Tell us about the most memorable photograph you’ve taken
The most memorable are those that I haven't taken - the ones I missed by a whisker, chickened out of taking or just messed up. Those hang about in my memory, taunting me.
What inspires you?
Artists who seek a human connection in their work and show us things about ourselves through the little stories, details and actions. Miranda July’s ‘Learning to Love You More’ web project and ‘It Chooses You’ books spring to mind, as well as the photographer Gail Albert Balaban’s ‘Out My Window’ series, where the subjects have no awareness of the camera, in a way that is necessary to reveal what it does about them, and by extension, us. It opens up issues about privacy and ethics and I'm fascinated by what people think is or isn't a suitable subject, what can or cannot be photographed. I avidly follow those ridiculous cases of banned facebook images, or the furore over that pic of the dad in the shower with his sick son, or people thinking it's illegal to photograph in public spaces, and whatnot.

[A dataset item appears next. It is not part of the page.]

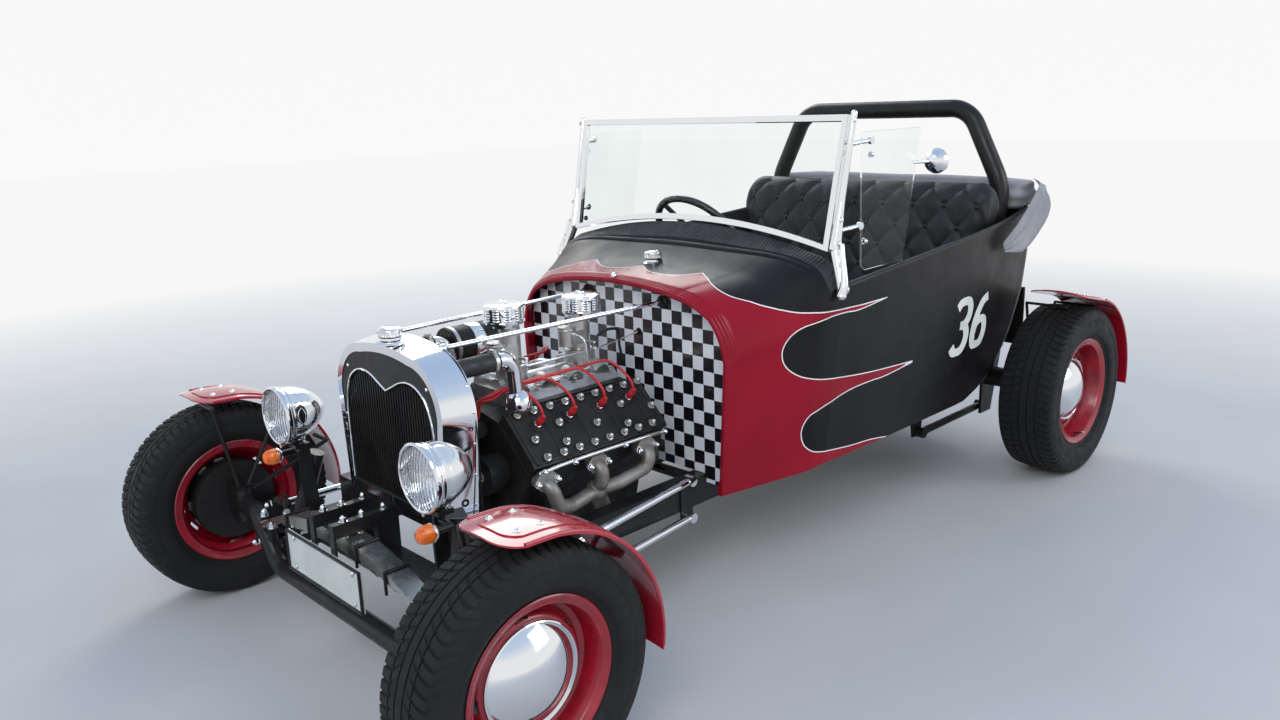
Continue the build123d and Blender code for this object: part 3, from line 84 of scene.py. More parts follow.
def curve_through(points, steps, closed=False):
    """Points of a Catmull-Rom curve through the given points."""
    points = [Vector(p) for p in points]
    count = len(points)
    runs = count if closed else count - 1
    out = []
    for k in range(runs):
        if closed:
            p0, p1, p2, p3 = (points[(k + j - 1) % count] for j in range(4))
        else:
            p1, p2 = points[k], points[k + 1]
            p0 = points[k - 1] if k > 0 else p1 * 2 - p2
            p3 = points[k + 2] if k + 2 < count else p2 * 2 - p1
        for j in range(steps):
            t = j / steps
            out.append(0.5 * (2 * p1 + (p2 - p0) * t + (2 * p0 - 5 * p1 + 4 * p2 - p3) * t * t
                              + (3 * p1 - p0 - 3 * p2 + p3) * t * t * t))
    if not closed:
        out.append(points[-1])
    return out


def swept(places, steps):
    """Points of a smooth curve through places in millimetres."""
    return curve_through([at(*place) for place in places], steps)


def rectangle(station, low, high):
    """Corners of an upright rectangle across the car, between two corners given as (x, z)."""
    (x0, z0), (x1, z1) = low, high
    return [at(x, station, z) for x, z in ((x0, z0), (x1, z0), (x1, z1), (x0, z1))]


# Materials

class Shader:
    """A Principled material with short helpers for its procedural detail."""

    def __init__(self, name, colour, metal=0.0, **sockets):
        self.material = bpy.data.materials.new(name)
        self.material.use_nodes = True
        self.tree = self.material.node_tree
        self.shader = self.tree.nodes["Principled BSDF"]
        self.shader.inputs["Base Color"].default_value = (*colour, 1)
        self.shader.inputs["Metallic"].default_value = metal
        for key, value in sockets.items():
            self.shader.inputs[key.replace("_", " ")].default_value = value
        self.colour = colour
        self.height = None
        self.place = self.node("ShaderNodeTexCoord").outputs["Object"]

    def node(self, kind, **settings):
        node = self.tree.nodes.new(kind)
        for key, value in settings.items():
            setattr(node, key, value)
        return node

    def link(self, source, target):
        self.tree.links.new(source, target)

    def put(self, name, source):
        self.link(source, self.shader.inputs[name])

    def noise(self, scale, detail=4.0):
        texture = self.node("ShaderNodeTexNoise")
        for key, value in (("Scale", scale), ("Detail", detail), ("Roughness", 0.55)):
            texture.inputs[key].default_value = value
        self.link(self.place, texture.inputs["Vector"])
        return texture.outputs["Fac"]

    def ramp(self, source, low, high, start=0.35, end=0.65):
        spread = self.node("ShaderNodeMapRange")
        for key, value in (("From Min", start), ("From Max", end), ("To Min", low), ("To Max", high)):
            spread.inputs[key].default_value = value
        self.link(source, spread.inputs["Value"])
        return spread.outputs["Result"]

    def wave(self, source, period):
        """Sine of a length, with its period in metres."""
        return self.sums("SINE", self.sums("MULTIPLY", source, 2 * pi / period))

    def feed(self, socket, value):
        """A number, a colour or another node's output into a socket."""
        if isinstance(value, (int, float)):
            socket.default_value = value
        elif isinstance(value, tuple):
            socket.default_value = (*value, 1)
        else:
            self.link(value, socket)

    def sums(self, operation, *values):
        node = self.node("ShaderNodeMath", operation=operation)
        for socket, value in zip(node.inputs, values):
            self.feed(socket, value)
        return node.outputs["Value"]

    def mix(self, *values):
        """Colour between two others, by a factor."""
        node = self.node("ShaderNodeMix", data_type="RGBA")
        for place, value in zip((0, 6, 7), values):
            self.feed(node.inputs[place], value)
        return node.outputs[2]

    def attribute(self, name):
        return self.node("ShaderNodeAttribute", attribute_name=name).outputs["Fac"]

    def axes(self):
        split = self.node("ShaderNodeSeparateXYZ")
        self.link(self.place, split.inputs["Vector"])
        return split.outputs

    def rough_noise(self, scale, low, high):
        self.put("Roughness", self.ramp(self.noise(scale), low, high))

    def tint(self, scale, other, low=0.0, high=1.0):
        self.put("Base Color", self.mix(self.ramp(self.noise(scale), low, high), self.colour, other))

    def bump(self, source, distance, strength):
        node = self.node("ShaderNodeBump")
        node.inputs["Distance"].default_value = distance
        node.inputs["Strength"].default_value = strength
        self.link(source, node.inputs["Height"])
        if self.height is not None:
            self.link(self.height, node.inputs["Normal"])
        self.height = node.outputs["Normal"]
        self.put("Normal", self.height)
        return self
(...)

Do you have a photographic philosophy?
Never make a boring picture / avoid the obvious - this is as close to a philosophy I have. If I'm bored by an idea or if I think anyone else has taken the same photo I run a mile. People say that the billions of camera phone photos everyone is taking are diluting photography, or making it somehow harder to get noticed or do something original - but they’re mostly all pointing them at the same things. That’s also why I’m increasingly drawn to photographing the things closest to me; it removes the chance of doing the same thing as someone else - most of my photographs only I can make.
“Born in 1975, I grew up mostly in the UK’s west midlands, and studied fine art, graphic design and animation until the late 90s when I formed a career out of the latter two. It was around 2003 that photography went from something I kept one eye on to become an all-consuming creative escape, informing the way I navigate life. I've exhibited occasionally as part of various collectives around London, but my main goal is simply to create a life's work worthy of looking back on.”